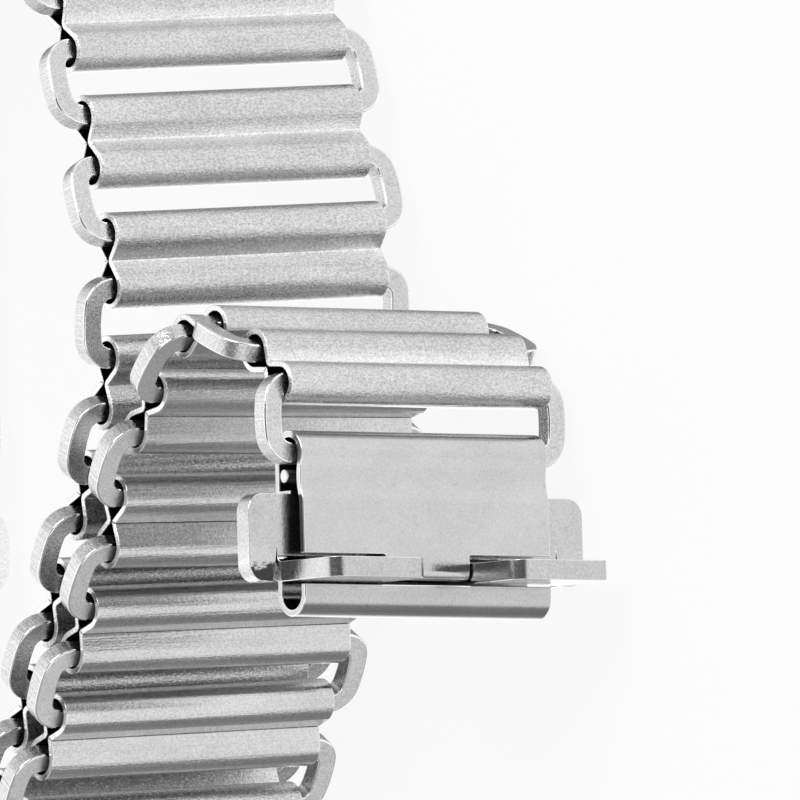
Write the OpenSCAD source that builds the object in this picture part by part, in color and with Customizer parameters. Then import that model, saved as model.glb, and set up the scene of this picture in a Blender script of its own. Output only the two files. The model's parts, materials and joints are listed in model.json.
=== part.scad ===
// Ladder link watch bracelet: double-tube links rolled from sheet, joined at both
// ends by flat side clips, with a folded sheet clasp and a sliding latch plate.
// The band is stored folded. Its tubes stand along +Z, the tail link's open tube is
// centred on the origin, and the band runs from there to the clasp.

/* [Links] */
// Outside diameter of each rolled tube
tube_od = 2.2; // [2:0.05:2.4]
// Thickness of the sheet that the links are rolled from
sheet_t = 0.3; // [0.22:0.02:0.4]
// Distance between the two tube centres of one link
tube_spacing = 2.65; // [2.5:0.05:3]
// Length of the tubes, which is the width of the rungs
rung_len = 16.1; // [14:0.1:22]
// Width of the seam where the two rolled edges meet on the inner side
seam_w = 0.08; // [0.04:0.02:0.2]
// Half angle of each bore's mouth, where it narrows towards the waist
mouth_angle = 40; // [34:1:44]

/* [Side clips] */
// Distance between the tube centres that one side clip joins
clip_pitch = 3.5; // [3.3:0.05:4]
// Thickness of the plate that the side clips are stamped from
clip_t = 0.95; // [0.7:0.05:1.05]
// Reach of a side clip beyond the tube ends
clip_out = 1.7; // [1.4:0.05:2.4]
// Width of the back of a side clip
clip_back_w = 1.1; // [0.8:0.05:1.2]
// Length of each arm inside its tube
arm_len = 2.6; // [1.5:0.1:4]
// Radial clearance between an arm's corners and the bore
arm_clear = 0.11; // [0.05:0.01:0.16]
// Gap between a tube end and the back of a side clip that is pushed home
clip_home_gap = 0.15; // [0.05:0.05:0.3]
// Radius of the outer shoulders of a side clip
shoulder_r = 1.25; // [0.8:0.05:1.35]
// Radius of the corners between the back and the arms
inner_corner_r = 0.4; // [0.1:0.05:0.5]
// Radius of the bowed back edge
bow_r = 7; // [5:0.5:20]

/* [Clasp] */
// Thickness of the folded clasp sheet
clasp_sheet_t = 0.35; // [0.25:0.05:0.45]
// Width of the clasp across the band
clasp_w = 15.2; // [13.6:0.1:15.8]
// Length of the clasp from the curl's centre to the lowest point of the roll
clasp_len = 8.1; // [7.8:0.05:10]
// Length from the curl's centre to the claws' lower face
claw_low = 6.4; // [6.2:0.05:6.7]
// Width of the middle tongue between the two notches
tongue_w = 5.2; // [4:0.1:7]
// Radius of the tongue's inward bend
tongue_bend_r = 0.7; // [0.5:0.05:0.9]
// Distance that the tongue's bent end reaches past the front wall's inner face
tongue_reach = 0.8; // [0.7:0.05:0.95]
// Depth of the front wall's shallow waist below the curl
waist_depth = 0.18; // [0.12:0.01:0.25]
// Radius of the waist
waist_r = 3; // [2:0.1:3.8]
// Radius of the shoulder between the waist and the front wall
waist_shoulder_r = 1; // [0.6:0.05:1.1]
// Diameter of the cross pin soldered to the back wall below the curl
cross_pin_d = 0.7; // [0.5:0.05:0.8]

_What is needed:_
Restate the listing in full, word for word.

_Output of the task:_
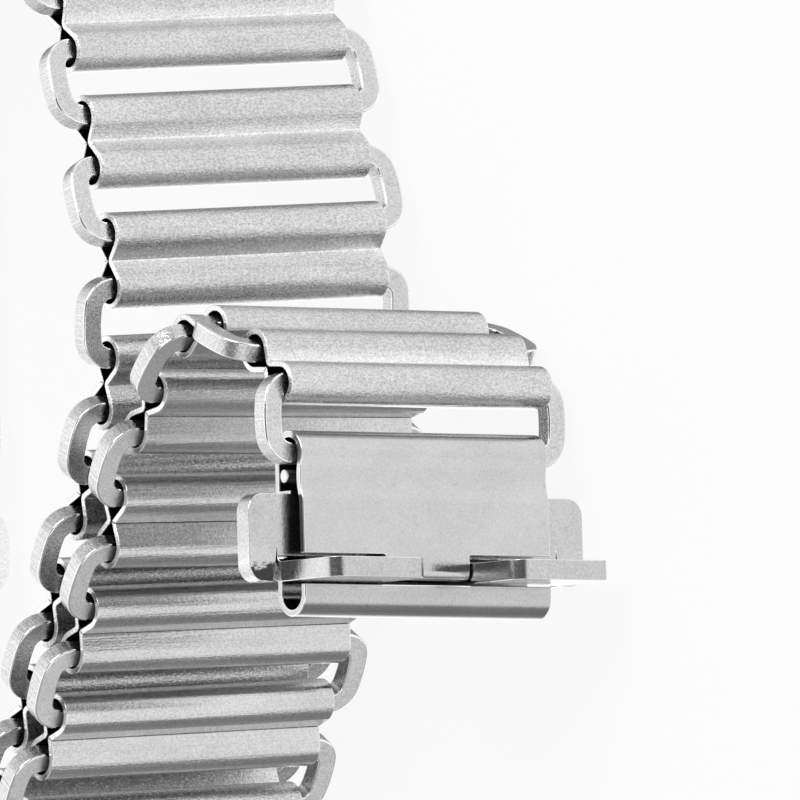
Write the OpenSCAD source that builds the object in this picture part by part, in color and with Customizer parameters. Then import that model, saved as model.glb, and set up the scene of this picture in a Blender script of its own. Output only the two files. The model's parts, materials and joints are listed in model.json.
=== part.scad ===
// Ladder link watch bracelet: double-tube links rolled from sheet, joined at both
// ends by flat side clips, with a folded sheet clasp and a sliding latch plate.
// The band is stored folded. Its tubes stand along +Z, the tail link's open tube is
// centred on the origin, and the band runs from there to the clasp.

/* [Links] */
// Outside diameter of each rolled tube
tube_od = 2.2; // [2:0.05:2.4]
// Thickness of the sheet that the links are rolled from
sheet_t = 0.3; // [0.22:0.02:0.4]
// Distance between the two tube centres of one link
tube_spacing = 2.65; // [2.5:0.05:3]
// Length of the tubes, which is the width of the rungs
rung_len = 16.1; // [14:0.1:22]
// Width of the seam where the two rolled edges meet on the inner side
seam_w = 0.08; // [0.04:0.02:0.2]
// Half angle of each bore's mouth, where it narrows towards the waist
mouth_angle = 40; // [34:1:44]

/* [Side clips] */
// Distance between the tube centres that one side clip joins
clip_pitch = 3.5; // [3.3:0.05:4]
// Thickness of the plate that the side clips are stamped from
clip_t = 0.95; // [0.7:0.05:1.05]
// Reach of a side clip beyond the tube ends
clip_out = 1.7; // [1.4:0.05:2.4]
// Width of the back of a side clip
clip_back_w = 1.1; // [0.8:0.05:1.2]
// Length of each arm inside its tube
arm_len = 2.6; // [1.5:0.1:4]
// Radial clearance between an arm's corners and the bore
arm_clear = 0.11; // [0.05:0.01:0.16]
// Gap between a tube end and the back of a side clip that is pushed home
clip_home_gap = 0.15; // [0.05:0.05:0.3]
// Radius of the outer shoulders of a side clip
shoulder_r = 1.25; // [0.8:0.05:1.35]
// Radius of the corners between the back and the arms
inner_corner_r = 0.4; // [0.1:0.05:0.5]
// Radius of the bowed back edge
bow_r = 7; // [5:0.5:20]

/* [Clasp] */
// Thickness of the folded clasp sheet
clasp_sheet_t = 0.35; // [0.25:0.05:0.45]
// Width of the clasp across the band
clasp_w = 15.2; // [13.6:0.1:15.8]
// Length of the clasp from the curl's centre to the lowest point of the roll
clasp_len = 8.1; // [7.8:0.05:10]
// Length from the curl's centre to the claws' lower face
claw_low = 6.4; // [6.2:0.05:6.7]
// Width of the middle tongue between the two notches
tongue_w = 5.2; // [4:0.1:7]
// Radius of the tongue's inward bend
tongue_bend_r = 0.7; // [0.5:0.05:0.9]
// Distance that the tongue's bent end reaches past the front wall's inner face
tongue_reach = 0.8; // [0.7:0.05:0.95]
// Depth of the front wall's shallow waist below the curl
waist_depth = 0.18; // [0.12:0.01:0.25]
// Radius of the waist
waist_r = 3; // [2:0.1:3.8]
// Radius of the shoulder between the waist and the front wall
waist_shoulder_r = 1; // [0.6:0.05:1.1]
// Diameter of the cross pin soldered to the back wall below the curl
cross_pin_d = 0.7; // [0.5:0.05:0.8]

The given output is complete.